たった一打、そして1ホールの結果が違っていたら、チームの顔ぶれは違っていたのだろうか。落選した多くのアメリカ人選手は、代表入りに近い存在だった。仮にスティーブ・ストリッカーが「全米プロゴルフ選手権」で一打良いスコアを記録していれば、ミケルソンを上回り代表に選出されていた。「全米オープン」のラスト3ホール中2ホールでボギーを叩いたことは、ジム・フューリックから2度目のナショナルタイトル、そしてライダーカップ代表入りのチャンスをも奪い去った(仮に同大会でウェブ・シンプソンにプレーオフで敗れたとしても)。
仮に「全米プロゴルフ選手権」でボー・バン・ペルトが4打良ければ代表入り。マスターズで3打良ければメイハンも代表に選出されていた。12位タイでも7位タイでも、さほど大きな変化は無いように思えるが、実際にこういうことが起こりうる。
ポールターは「全米プロゴルフ選手権」を終えた時点で、代表入りに十分な成績を残したと手応えを感じていたという。「電話がかかってくるのを待つ身分は嫌だからね。過去にも同じように推薦という立場で選出されたから。ただ、そうは言っても連絡がくると嬉しいさ。自分が選ばれて当然だったから」。
しかしながら全米プロゴルフ選手権ではデビッド・リンがラスト3ホール中2ホールでバーディを記録し、ポールターを抜き単独2位でフィニッシュ。3位タイで終えたポールターは、カイマーをポイントで抜くには不十分だった。
仮にカイマーがメンバーから外れていたら、誰が代わりに選出されただろうか?パドレイグ・ハリントン?トーマス・ビヨーン?
そしてもしメイハンがアメリカ代表に選ばれていたら、ミケルソンがキャプテン推薦で代表に加わったことは間違いない。ならば、デービス・ラブIIIは誰を外すのか?フューリックか?ブラント・スネデカーか?
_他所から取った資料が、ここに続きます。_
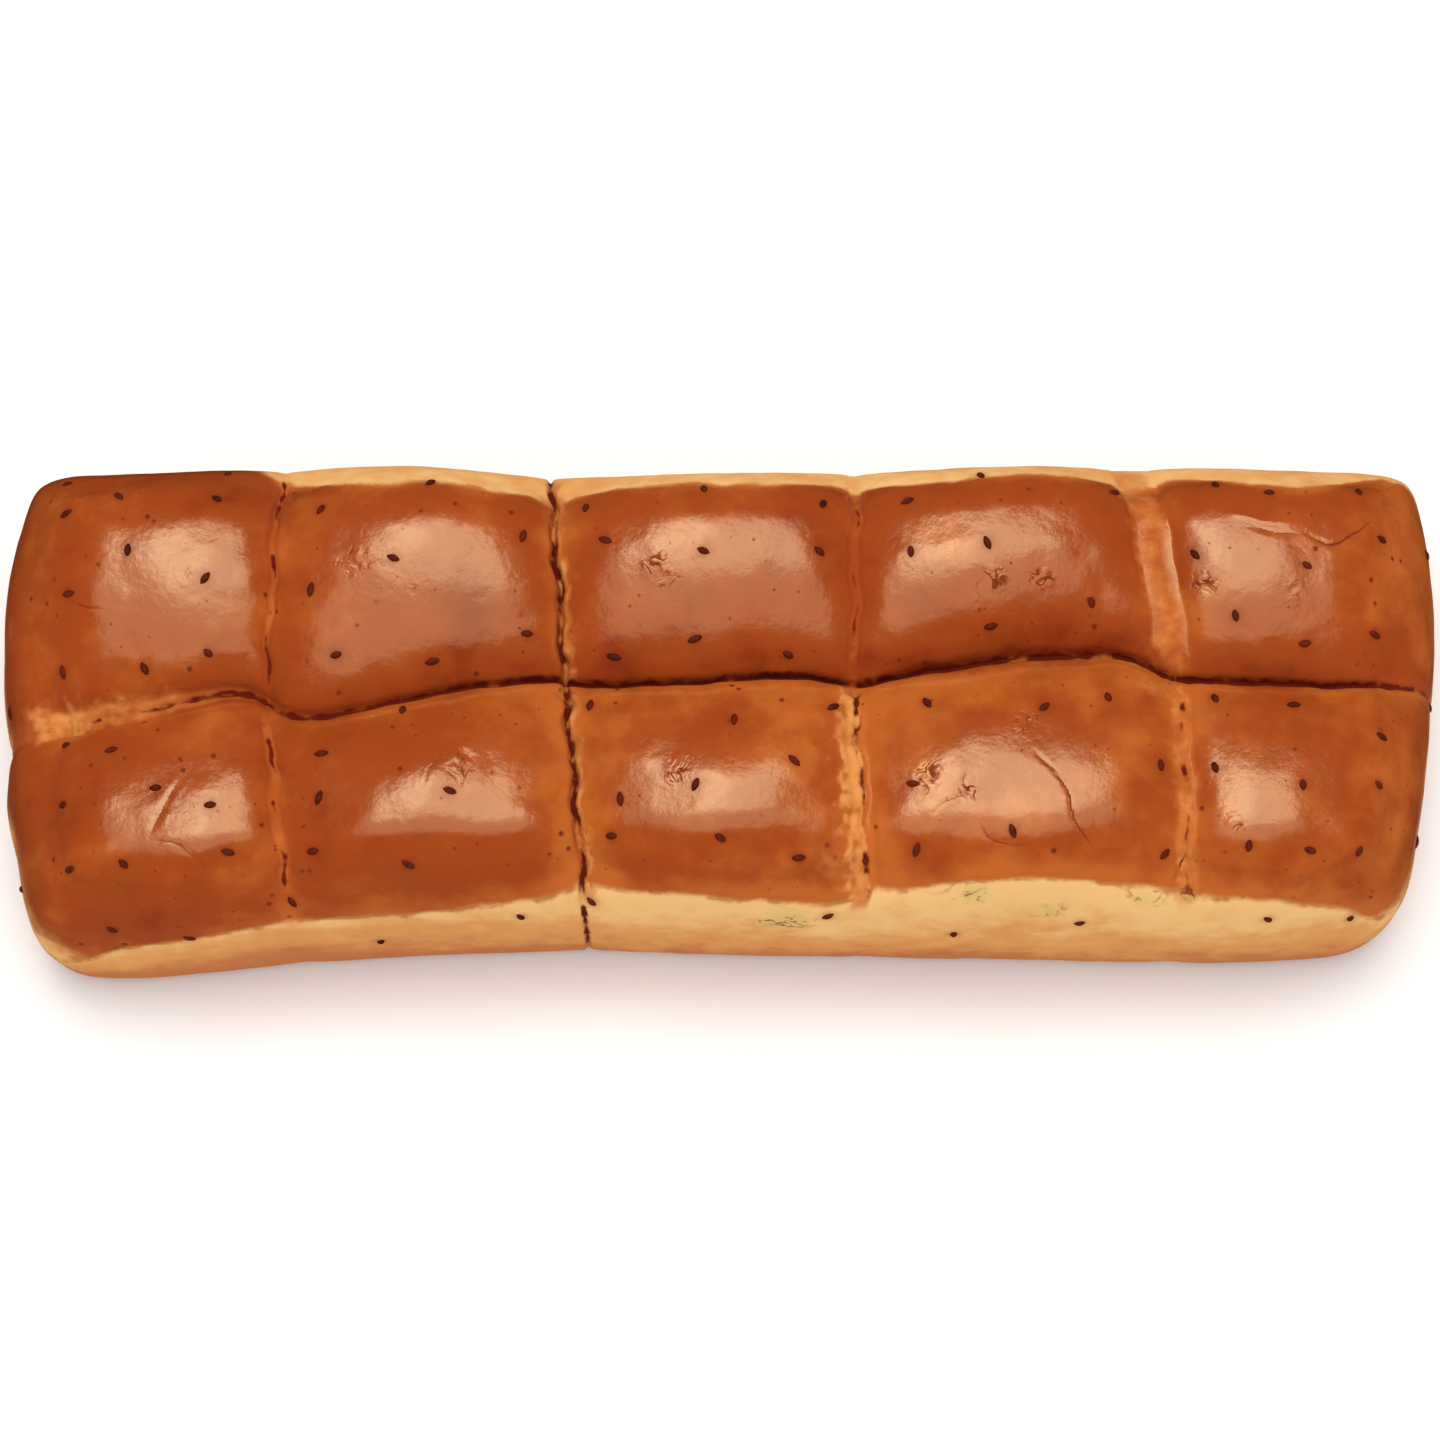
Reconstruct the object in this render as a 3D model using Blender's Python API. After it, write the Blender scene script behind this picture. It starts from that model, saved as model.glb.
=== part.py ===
"""Mosbolletjie loaf: ten aniseed buns baked touching, two rows of five, as one solid.

Metres, +Z up, flat base on Z = 0. The long side lies along X and the front faces -Y.
The loaf starts as a plain box with cuts across it. Each point of the box's skin is then
moved to the rounded loaf: shoulders, the valleys between the buns, and a bend in plan.
"""
import math
import random

import bmesh
import bpy
import numpy as np
from mathutils import Matrix, Vector
from mathutils.bvhtree import BVHTree

NAME = "mosbolletjie_loaf"

# Size of the box the loaf starts from.
LENGTH = 0.3130
WIDTH = 0.0995
HEIGHT = 0.0610

# Rounding of the box: how far in from the ends and the long sides, and down from the top.
# A squareness of 2 is an ellipse, and higher ones keep more of the corner.
END_ROUND = 0.026
SIDE_ROUND = 0.019
TOP_ROUND = 0.027
FOOT_ROUND = 0.005
SQUARENESS = 2.35
PLAN_SQUARENESS = 4.6

# The side walls swell a little between base and shoulder, the ends more.
SIDE_SWELL = 0.0012
END_SWELL = 0.0022

# Seams between the five columns of buns, and how far each leans from its place
# at the back edge, at the row seam and at the front edge.
SEAM_X = (-0.0960, -0.0330, 0.0290, 0.0960)
SEAM_LEAN_BACK = (0.0010, -0.0040, 0.0005, -0.0065)
SEAM_LEAN_MIDDLE = (-0.0005, 0.0000, -0.0005, 0.0015)
SEAM_LEAN_FRONT = (0.0055, 0.0045, 0.0020, 0.0025)

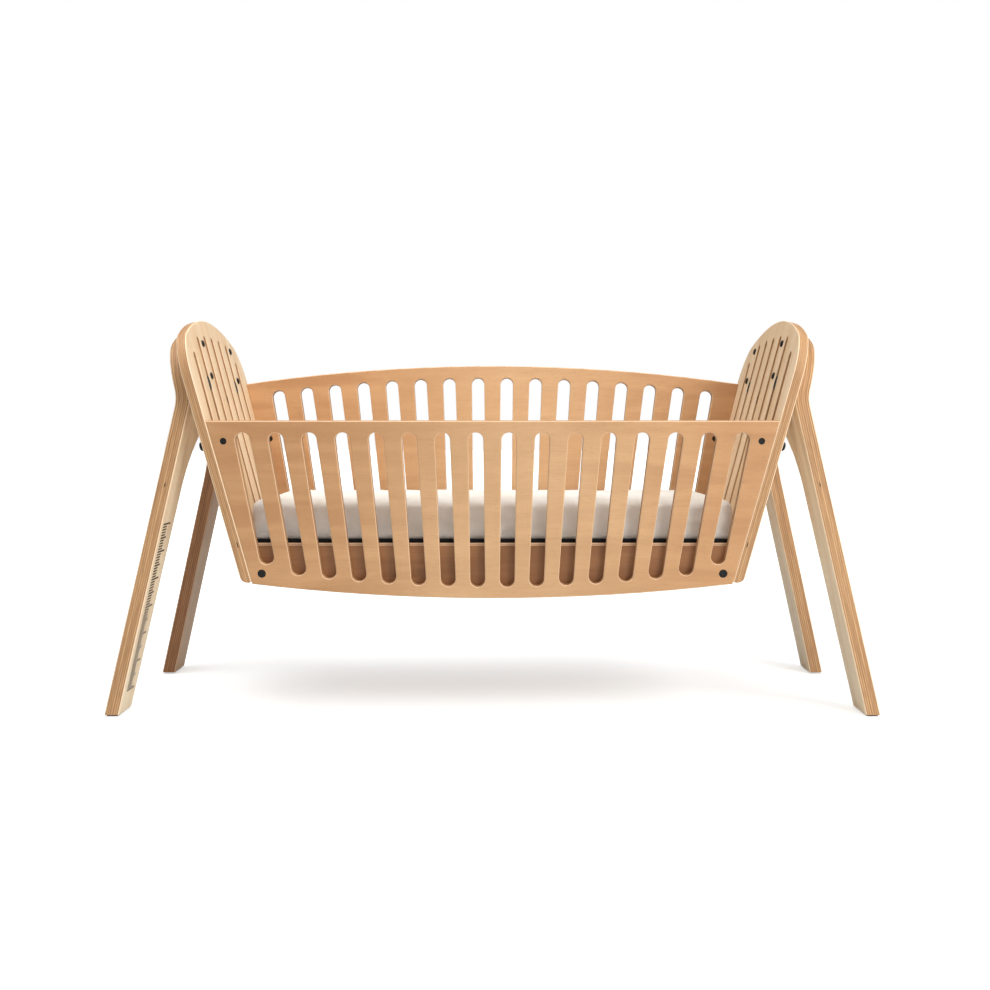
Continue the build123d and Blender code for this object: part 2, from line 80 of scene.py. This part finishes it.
# ---- A small shader graph ----------------------------------------------------------------------
class Graph:
    """Builds one material's nodes; every method returns a socket."""

    def __init__(self, name):
        self.material = bpy.data.materials.new(name)
        self.material.use_nodes = True
        self.tree = self.material.node_tree
        self.tree.nodes.clear()
        self.shader = self.tree.nodes.new("ShaderNodeBsdfPrincipled")
        output = self.tree.nodes.new("ShaderNodeOutputMaterial")
        self.tree.links.new(self.shader.outputs[0], output.inputs[0])
        self.place = self.tree.nodes.new("ShaderNodeTexCoord").outputs["Object"]

    def feed(self, socket, value):
        if isinstance(value, bpy.types.NodeSocket):
            self.tree.links.new(value, socket)
        elif value is not None:
            socket.default_value = value

    def math(self, operation, a, b=None, c=None):
        node = self.tree.nodes.new("ShaderNodeMath")
        node.operation = operation
        for socket, value in zip(node.inputs, (a, b, c)):
            self.feed(socket, value)
        return node.outputs[0]

    def dot(self, direction, offset=0.0):
        """Distance of the surface point along a direction, less an offset."""
        node = self.tree.nodes.new("ShaderNodeVectorMath")
        node.operation = "DOT_PRODUCT"
        self.feed(node.inputs[0], self.place)
        node.inputs[1].default_value = direction
        return self.math("SUBTRACT", node.outputs["Value"], offset)

    def vector(self, x, y, z):
        node = self.tree.nodes.new("ShaderNodeCombineXYZ")
        for socket, value in zip(node.inputs, (x, y, z)):
            self.feed(socket, value)
        return node.outputs[0]

    def stretched(self, along, across, up):
        """The surface point with each axis scaled."""
        axes = ((ALONG, along), (ACROSS, across), (UP, up))
        return self.vector(*(self.math("MULTIPLY", self.dot(axis), scale) for axis, scale in axes))

    def noise(self, vector, scale=1.0, detail=2.0, roughness=0.5, distortion=0.0):
        node = self.tree.nodes.new("ShaderNodeTexNoise")
        self.feed(node.inputs["Vector"], vector)
        node.inputs["Scale"].default_value = scale
        node.inputs["Detail"].default_value = detail
        node.inputs["Roughness"].default_value = roughness
        node.inputs["Distortion"].default_value = distortion
        return node.outputs["Fac"]

    def span(self, value, low, high, to_low=0.0, to_high=1.0):
        """Maps low..high to to_low..to_high with soft ends."""
        node = self.tree.nodes.new("ShaderNodeMapRange")
        node.interpolation_type = "SMOOTHSTEP"
        for socket, number in zip(node.inputs, (value, low, high, to_low, to_high)):
            self.feed(socket, number)
        return node.outputs[0]

    def mix(self, fac, a, b, blend="MIX"):
        node = self.tree.nodes.new("ShaderNodeMix")
        node.data_type = "RGBA"
        node.blend_type = blend
        self.feed(node.inputs["Factor"], fac)
        for socket, value in ((node.inputs[6], a), (node.inputs[7], b)):
            self.feed(socket, (*value, 1.0) if isinstance(value, tuple) else value)
        return node.outputs[2]

    def bump(self, height, distance, strength=1.0):
        node = self.tree.nodes.new("ShaderNodeBump")
        node.inputs["Strength"].default_value = strength
        node.inputs["Distance"].default_value = distance
        self.feed(node.inputs["Height"], height)
        return node.outputs[0]

    def finish(self, **inputs):
        for name, value in inputs.items():
            socket = self.shader.inputs[name.replace("_", " ")]
            if isinstance(value, tuple) and len(value) == 3:
                value = (*value, 1.0)
            self.feed(socket, value)
        return self.material


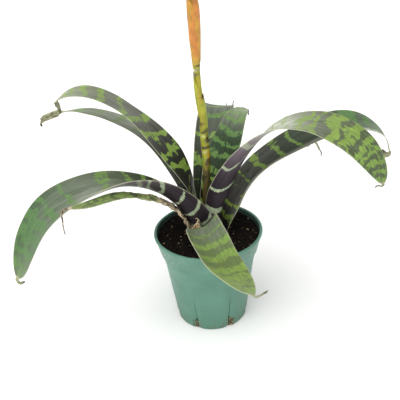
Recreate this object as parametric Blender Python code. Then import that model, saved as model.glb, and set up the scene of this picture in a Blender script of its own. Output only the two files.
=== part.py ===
# Flaming sword bromeliad in a round plastic nursery pot.
# Built in millimetres and scaled to metres at the end of each piece, +Z up.
# The origin is the middle of the pot's underside. -Y is the side that faces the viewer.
import bpy
import bmesh
from math import atan2, cos, exp, pi, radians, sin
from mathutils import Matrix, Vector, noise

for old in list(bpy.data.objects):
    bpy.data.objects.remove(old, do_unlink=True)

# Clear space between neighbours that touch in the real plant
GAP = 0.35

# Pot
POT_HEIGHT = 95.0
LIP_RADIUS = 52.0
FOOT_RADIUS = 35.4
WALL = 1.5
FLOOR = 2.6
BAND_BOTTOM = 76.0
BAND_RADIUS = 47.2
NECK_HEIGHT = 62.0
NECK_RADIUS = 43.0
FLUTES = 7
FLUTE_FIRST = radians(-12.8)
FLUTE_TOP = 46.0
FLUTE_DEPTH = 4.5
FLUTE_HALF_WIDTH = 5.8
SLOT_WIDTH = 3.2
SLOT_BOTTOM = -1.0
SLOT_TOP = 13.0
ROUND = 49

# Soil and the short woody stem that stands in it
SOIL_TOP = 87.2
STEM_RADIUS = 9.5
STEM_FOOT = 58.0
SHOULDER_RADIUS = 20.0
SHOULDER_HEIGHT = 87.9
CROWN_TOP = 103.0

# Leaves: half of the thickness lies on each side of the middle surface
LEAF_THICKNESS = 0.8
LEAF_ROWS = 24
LEAF_COLUMNS = 6
WISP_ROWS = 5

# Flower stalk and the sword shaped flower head
STALK_FOOT_RADIUS = 2.5
STALK_TOP = 306.0
STALK_TOP_RADIUS = 3.6
SPIKE_LENGTH = 150.0
SPIKE_TURN = radians(20)
SPIKE_BRACTS = 18
BRACT_LENGTH = 38.0
BRACT_WIDTH = 16.0
BRACT_THICKNESS = 6.5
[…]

このようなメンバー変更が結果に影響を与えるかはわからない。だが2006年のケースを考えてみてもらいたい。ブレット・ウェトリッチは自動選出最後の枠を勝ち取りアメリカ代表に選ばれ、今年のヨーロッパ代表キャプテンであるオラサバルは推薦枠で出場。結果はウェトリッチが2敗したのに対し、オラサバルは無敗でヨーロッパ勢の勝利に貢献した。
最後に代表に加わった人間が3日間の戦いにどういう影響を与えたのか、考えてみるのも面白いのではないだろうか。